TASK DIRECTIONS: Exactly the lines from the one containing "Write the three.js" through the one containing "const HEIGHT = 46.9;" must be returned; include both ends and nothing else.

A block of data
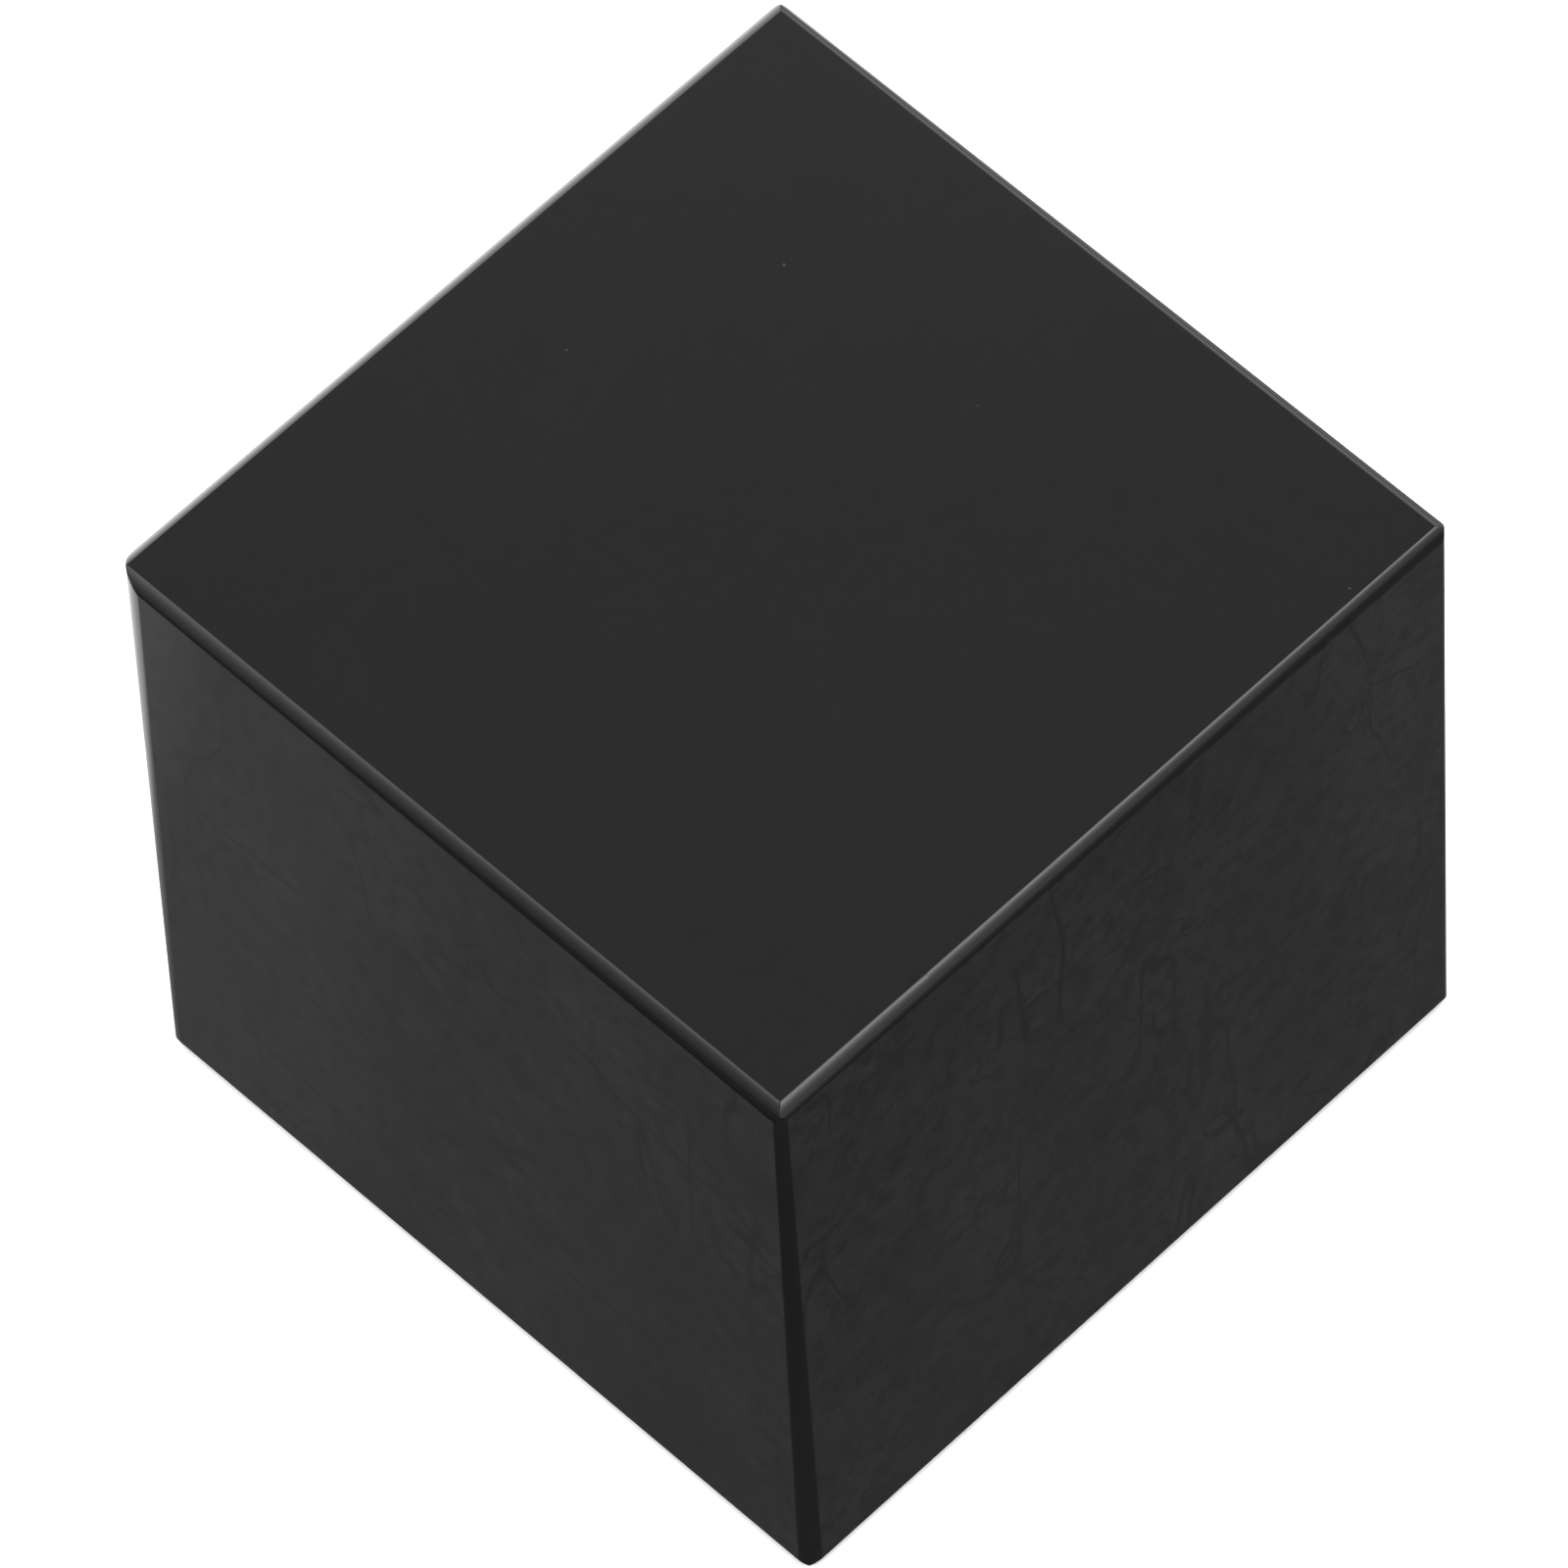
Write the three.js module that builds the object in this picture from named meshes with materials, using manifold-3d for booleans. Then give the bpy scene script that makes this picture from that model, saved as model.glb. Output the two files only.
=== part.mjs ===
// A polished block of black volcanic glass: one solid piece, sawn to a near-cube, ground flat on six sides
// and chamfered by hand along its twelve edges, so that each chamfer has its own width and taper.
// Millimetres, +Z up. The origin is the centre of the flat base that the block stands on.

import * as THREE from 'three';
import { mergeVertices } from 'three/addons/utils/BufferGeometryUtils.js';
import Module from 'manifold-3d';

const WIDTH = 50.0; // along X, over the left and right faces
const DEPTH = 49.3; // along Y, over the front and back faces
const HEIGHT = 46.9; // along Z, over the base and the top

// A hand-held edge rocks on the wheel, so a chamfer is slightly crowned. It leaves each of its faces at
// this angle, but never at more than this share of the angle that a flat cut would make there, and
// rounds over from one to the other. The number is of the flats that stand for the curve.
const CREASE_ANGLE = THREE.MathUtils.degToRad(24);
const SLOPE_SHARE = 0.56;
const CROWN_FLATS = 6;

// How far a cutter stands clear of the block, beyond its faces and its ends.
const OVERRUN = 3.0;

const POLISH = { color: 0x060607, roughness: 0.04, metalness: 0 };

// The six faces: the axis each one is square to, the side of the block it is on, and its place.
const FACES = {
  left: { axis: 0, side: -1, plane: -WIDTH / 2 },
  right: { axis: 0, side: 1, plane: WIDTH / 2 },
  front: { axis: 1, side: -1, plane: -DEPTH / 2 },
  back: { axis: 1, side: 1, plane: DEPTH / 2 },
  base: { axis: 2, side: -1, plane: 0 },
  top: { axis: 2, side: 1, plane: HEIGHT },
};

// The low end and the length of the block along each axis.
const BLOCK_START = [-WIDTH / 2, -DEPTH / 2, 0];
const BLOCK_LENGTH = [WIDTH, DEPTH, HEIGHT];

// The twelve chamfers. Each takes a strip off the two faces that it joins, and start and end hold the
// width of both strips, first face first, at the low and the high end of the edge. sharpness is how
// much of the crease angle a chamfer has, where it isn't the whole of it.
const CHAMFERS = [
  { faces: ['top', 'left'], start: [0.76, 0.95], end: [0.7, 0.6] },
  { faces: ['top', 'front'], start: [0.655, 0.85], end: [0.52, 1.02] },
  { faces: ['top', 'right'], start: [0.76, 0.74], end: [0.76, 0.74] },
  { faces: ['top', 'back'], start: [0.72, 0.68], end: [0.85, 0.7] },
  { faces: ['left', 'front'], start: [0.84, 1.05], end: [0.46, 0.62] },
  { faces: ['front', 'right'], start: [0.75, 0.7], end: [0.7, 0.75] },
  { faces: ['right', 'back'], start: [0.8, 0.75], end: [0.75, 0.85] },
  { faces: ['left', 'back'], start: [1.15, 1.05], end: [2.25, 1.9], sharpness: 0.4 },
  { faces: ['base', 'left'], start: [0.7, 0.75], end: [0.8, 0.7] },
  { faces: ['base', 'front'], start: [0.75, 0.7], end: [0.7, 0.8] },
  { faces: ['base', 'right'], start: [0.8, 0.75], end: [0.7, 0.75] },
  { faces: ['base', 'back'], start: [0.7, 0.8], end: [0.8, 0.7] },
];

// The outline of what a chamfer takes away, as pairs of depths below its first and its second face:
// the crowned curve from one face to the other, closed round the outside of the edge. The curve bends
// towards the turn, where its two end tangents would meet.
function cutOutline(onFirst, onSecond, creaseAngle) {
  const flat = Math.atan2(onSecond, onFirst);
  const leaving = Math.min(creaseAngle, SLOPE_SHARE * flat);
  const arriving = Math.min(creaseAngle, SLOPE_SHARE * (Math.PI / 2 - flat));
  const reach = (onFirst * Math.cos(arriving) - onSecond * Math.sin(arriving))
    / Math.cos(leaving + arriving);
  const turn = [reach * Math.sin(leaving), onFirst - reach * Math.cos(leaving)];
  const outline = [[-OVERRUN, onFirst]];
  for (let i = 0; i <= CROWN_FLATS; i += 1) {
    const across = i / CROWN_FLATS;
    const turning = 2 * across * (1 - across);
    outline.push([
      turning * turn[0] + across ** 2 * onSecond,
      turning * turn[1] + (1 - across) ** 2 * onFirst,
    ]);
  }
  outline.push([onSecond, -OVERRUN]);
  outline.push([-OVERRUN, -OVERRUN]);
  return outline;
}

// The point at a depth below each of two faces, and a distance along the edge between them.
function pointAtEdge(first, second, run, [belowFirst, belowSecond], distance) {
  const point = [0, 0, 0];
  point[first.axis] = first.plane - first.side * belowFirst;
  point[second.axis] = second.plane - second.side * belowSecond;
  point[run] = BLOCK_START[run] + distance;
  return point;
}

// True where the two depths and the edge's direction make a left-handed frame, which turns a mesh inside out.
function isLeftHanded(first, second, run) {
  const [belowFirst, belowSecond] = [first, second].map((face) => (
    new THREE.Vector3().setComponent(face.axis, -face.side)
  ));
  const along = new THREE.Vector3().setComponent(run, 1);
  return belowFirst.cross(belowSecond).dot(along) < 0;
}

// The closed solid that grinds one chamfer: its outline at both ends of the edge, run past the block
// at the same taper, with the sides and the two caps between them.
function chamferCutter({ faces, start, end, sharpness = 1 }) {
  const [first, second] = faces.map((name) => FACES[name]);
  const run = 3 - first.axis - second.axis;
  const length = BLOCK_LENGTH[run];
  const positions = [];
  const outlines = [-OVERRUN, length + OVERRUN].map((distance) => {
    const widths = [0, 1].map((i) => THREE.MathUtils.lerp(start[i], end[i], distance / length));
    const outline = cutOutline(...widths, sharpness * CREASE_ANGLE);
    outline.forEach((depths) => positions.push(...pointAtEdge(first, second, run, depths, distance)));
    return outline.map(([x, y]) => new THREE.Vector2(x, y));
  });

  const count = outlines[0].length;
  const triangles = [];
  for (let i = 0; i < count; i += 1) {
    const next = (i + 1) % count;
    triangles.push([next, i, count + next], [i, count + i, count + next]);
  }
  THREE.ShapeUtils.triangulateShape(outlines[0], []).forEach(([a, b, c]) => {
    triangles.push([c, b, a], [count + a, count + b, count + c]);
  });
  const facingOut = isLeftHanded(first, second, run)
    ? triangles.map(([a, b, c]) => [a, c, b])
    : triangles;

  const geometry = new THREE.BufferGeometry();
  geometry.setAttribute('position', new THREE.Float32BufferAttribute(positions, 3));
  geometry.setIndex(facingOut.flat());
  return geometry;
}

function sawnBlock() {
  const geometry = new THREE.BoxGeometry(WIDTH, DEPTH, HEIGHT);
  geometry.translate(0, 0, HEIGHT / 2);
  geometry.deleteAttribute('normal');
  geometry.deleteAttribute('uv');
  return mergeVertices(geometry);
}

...

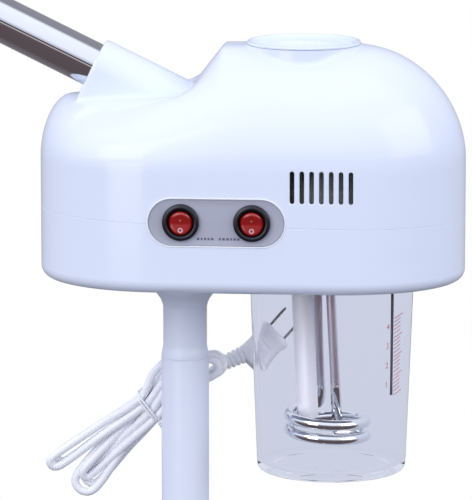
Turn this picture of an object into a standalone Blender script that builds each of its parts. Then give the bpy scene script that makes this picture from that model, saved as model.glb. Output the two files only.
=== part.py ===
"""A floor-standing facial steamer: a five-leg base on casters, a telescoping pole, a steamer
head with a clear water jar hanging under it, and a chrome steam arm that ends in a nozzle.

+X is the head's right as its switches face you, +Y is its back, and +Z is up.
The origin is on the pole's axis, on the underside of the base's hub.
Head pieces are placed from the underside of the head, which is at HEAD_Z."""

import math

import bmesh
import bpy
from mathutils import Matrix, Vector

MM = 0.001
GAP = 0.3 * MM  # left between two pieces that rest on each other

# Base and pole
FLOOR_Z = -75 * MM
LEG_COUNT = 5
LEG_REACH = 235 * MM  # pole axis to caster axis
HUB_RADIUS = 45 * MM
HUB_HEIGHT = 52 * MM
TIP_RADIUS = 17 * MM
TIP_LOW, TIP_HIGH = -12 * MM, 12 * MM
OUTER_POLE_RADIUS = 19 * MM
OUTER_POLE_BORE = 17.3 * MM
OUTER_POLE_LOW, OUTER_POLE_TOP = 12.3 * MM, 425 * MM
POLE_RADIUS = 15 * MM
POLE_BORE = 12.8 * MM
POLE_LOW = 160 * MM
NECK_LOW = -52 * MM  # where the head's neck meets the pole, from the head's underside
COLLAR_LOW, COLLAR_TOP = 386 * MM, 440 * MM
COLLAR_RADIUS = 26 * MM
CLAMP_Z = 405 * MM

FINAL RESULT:
Write the three.js module that builds the object in this picture from named meshes with materials, using manifold-3d for booleans. Then give the bpy scene script that makes this picture from that model, saved as model.glb. Output the two files only.
=== part.mjs ===
// A polished block of black volcanic glass: one solid piece, sawn to a near-cube, ground flat on six sides
// and chamfered by hand along its twelve edges, so that each chamfer has its own width and taper.
// Millimetres, +Z up. The origin is the centre of the flat base that the block stands on.

import * as THREE from 'three';
import { mergeVertices } from 'three/addons/utils/BufferGeometryUtils.js';
import Module from 'manifold-3d';

const WIDTH = 50.0; // along X, over the left and right faces
const DEPTH = 49.3; // along Y, over the front and back faces
const HEIGHT = 46.9; // along Z, over the base and the top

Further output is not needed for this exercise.